■ GIVEN TASK ■
Output the data that follows exactly, line for line.

■ PROVIDED MATERIAL ■

╭──

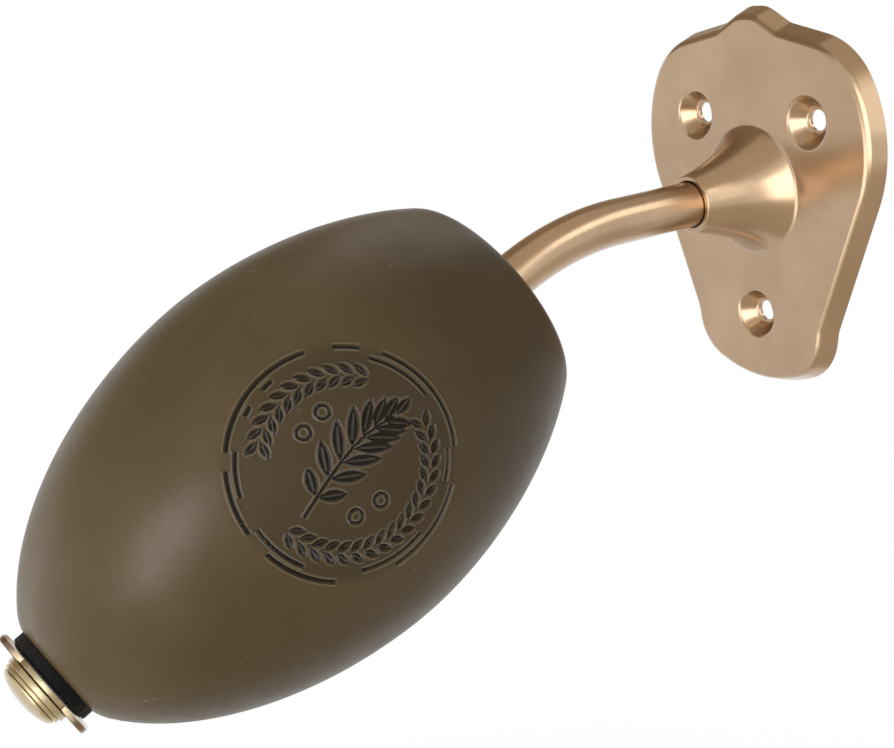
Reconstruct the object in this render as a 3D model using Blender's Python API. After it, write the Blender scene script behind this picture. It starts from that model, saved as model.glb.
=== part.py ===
"""Swivel soap holder, in metres, +Z up.

A cast wall plate carries a bent arm that turns in its trumpet. A spindle at the arm's far end carries an egg
of soap that spins freely, held on by a domed nut with two ears.

The wall is the plane y = 0 and the holder stands out of it towards -Y. The arm swivels about the Y axis.
"""

import math

import bmesh
import bpy
from mathutils import Matrix, Vector

MM = 0.001

# Clearances
GAP = 0.3 * MM              # between pieces that touch or run on each other
OVERRUN = 1.0 * MM          # a cutter runs this far past what it cuts
CHAMFER = 0.4 * MM          # on the edges of turned pieces
FINE_CHAMFER = 0.2 * MM     # on thin ones

# Facets
ROUND_SEGMENTS = 44
SMALL_SEGMENTS = 28
SEAT_SEGMENTS = 24
SOAP_SEGMENTS = 56
ARC_STEPS = 6
BEND_STEPS = 10
CURVE_STEPS = 8
BOWL_STEPS = 4
SOAP_STEPS = 20
SMOOTH_ANGLE = math.radians(32)     # flatter edges than this are shaded smooth
FILLET_ROOM_SHARE = 0.98            # of an outline's edge that its two fillets may take together

# Wall plate
PLATE_WIDTH = 63.6 * MM
PLATE_HEIGHT = 75.8 * MM
PLATE_DEPTH = 3.8 * MM      # wall to face
PLATE_DRAFT = math.radians(20)      # lean of the skirt round its edge
PLATE_EDGE = 1.7 * MM       # rounding between the skirt and the face
PLATE_WALL = 1.4 * MM
AXIS_HEIGHT_SHARE = 0.532   # of the plate's height that lies below the swivel axis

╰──

■ ANSWER FOR THE TASK ■
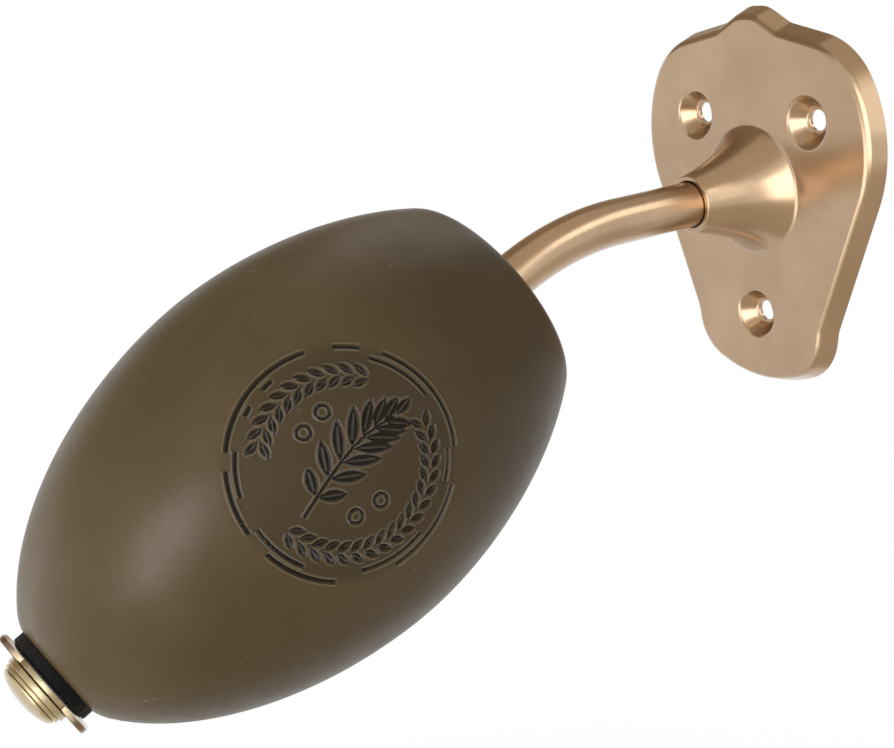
Reconstruct the object in this render as a 3D model using Blender's Python API. After it, write the Blender scene script behind this picture. It starts from that model, saved as model.glb.
=== part.py ===
"""Swivel soap holder, in metres, +Z up.

A cast wall plate carries a bent arm that turns in its trumpet. A spindle at the arm's far end carries an egg
of soap that spins freely, held on by a domed nut with two ears.

The wall is the plane y = 0 and the holder stands out of it towards -Y. The arm swivels about the Y axis.
"""

import math

import bmesh
import bpy
from mathutils import Matrix, Vector

MM = 0.001

# Clearances
GAP = 0.3 * MM              # between pieces that touch or run on each other
OVERRUN = 1.0 * MM          # a cutter runs this far past what it cuts
CHAMFER = 0.4 * MM          # on the edges of turned pieces
FINE_CHAMFER = 0.2 * MM     # on thin ones

# Facets
ROUND_SEGMENTS = 44
SMALL_SEGMENTS = 28
SEAT_SEGMENTS = 24
SOAP_SEGMENTS = 56
ARC_STEPS = 6
BEND_STEPS = 10
CURVE_STEPS = 8
BOWL_STEPS = 4
SOAP_STEPS = 20
SMOOTH_ANGLE = math.radians(32)     # flatter edges than this are shaded smooth
FILLET_ROOM_SHARE = 0.98            # of an outline's edge that its two fillets may take together

# Wall plate
PLATE_WIDTH = 63.6 * MM
PLATE_HEIGHT = 75.8 * MM
PLATE_DEPTH = 3.8 * MM      # wall to face
PLATE_DRAFT = math.radians(20)      # lean of the skirt round its edge
PLATE_EDGE = 1.7 * MM       # rounding between the skirt and the face
PLATE_WALL = 1.4 * MM
AXIS_HEIGHT_SHARE = 0.532   # of the plate's height that lies below the swivel axis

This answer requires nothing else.